Ich kann es nachvollziehen, dass du Angst vor der Begegnung mit ihren Eltern hast, dass du wegen deiner Reaktion dir nicht sicher bist, aber ich möchet dir hier mitgebe:
Ich hab selbst erlebt, wie die Mutter meiner Freundin gestorben ist und ich hatte wahnsinnige Angst vor der Begegnung mit meiner Freundin. Wie sollte ich reagieren, wie würde sie reagieren, war es berechtigt überhaupt in ihrer Anwesendheit zu weinen, schließlich war es ihr Schicksal, dass ihre Mutter gestorben ist, und nicht meins! und und und
Ich hatte Fragen über Fragen, die nur noch mehr Ängste in mir ausgelöst hatten.
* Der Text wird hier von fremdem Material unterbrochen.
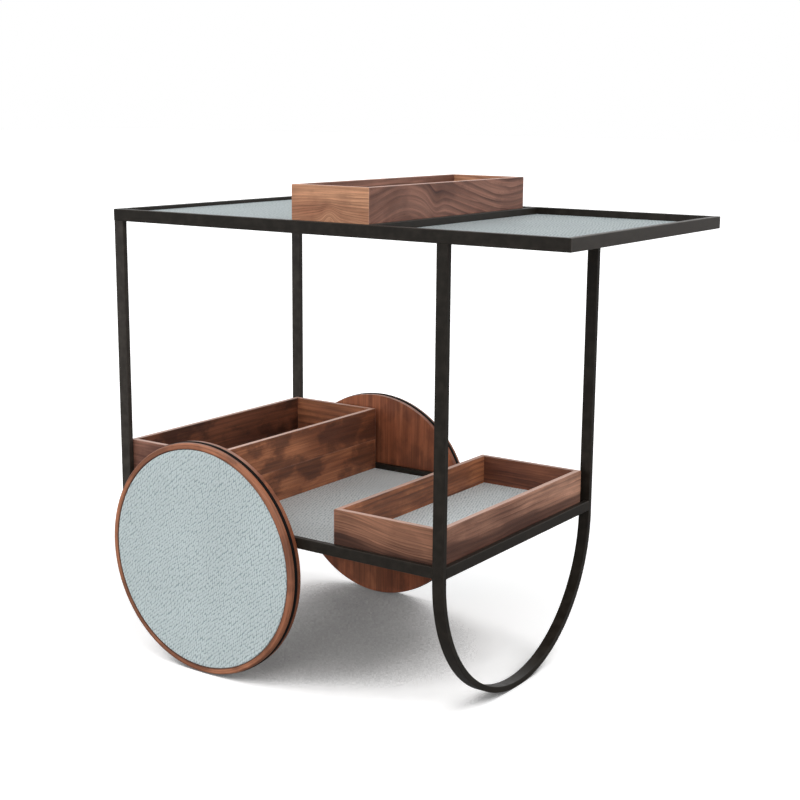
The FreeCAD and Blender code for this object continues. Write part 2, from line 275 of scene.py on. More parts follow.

Aber ich hab mich überwunden bin hin und ganz ehrlich: Gefühle lügen nicht, Gefühle sind nicht richtig oder falsch, sie sind einfach so. Also egal welche Emotion und Reaktion deine Gefühle auslösen, sie gehören zu dir, sie können nicht unangebracht oder angebracht sein, sondern das bist du! Und genau nach solchen Menschen sehnen sich oft Menschen, die jemanden vermissen bzw. jeanden verloren haben. Nach Menschen, die ehrlich zu ihnen sind, die nicht alles perfekt da machen wollen, sondern so sind, wie sie immer waren!
Ich glaube, die Eltern würden sich wirklcih freuen, wenn du sie besuchst, ihr gemeinsam euch an die schöne Zeit erinnert usw. Wenn es dir schwer fällt, ruf sie doch davon an und sag auch, dass du Angst vor der Reaktion hast! Oder schreib ihnen einen Brief! Ich bin mir sicher, sie erwarten von dir gar nichts, außer, dass du die bist, die du immer warst!

Alles Liebe
Andrea
PS: Würde mich freuen, wenn du mir von deinem Erlebnis berichtest!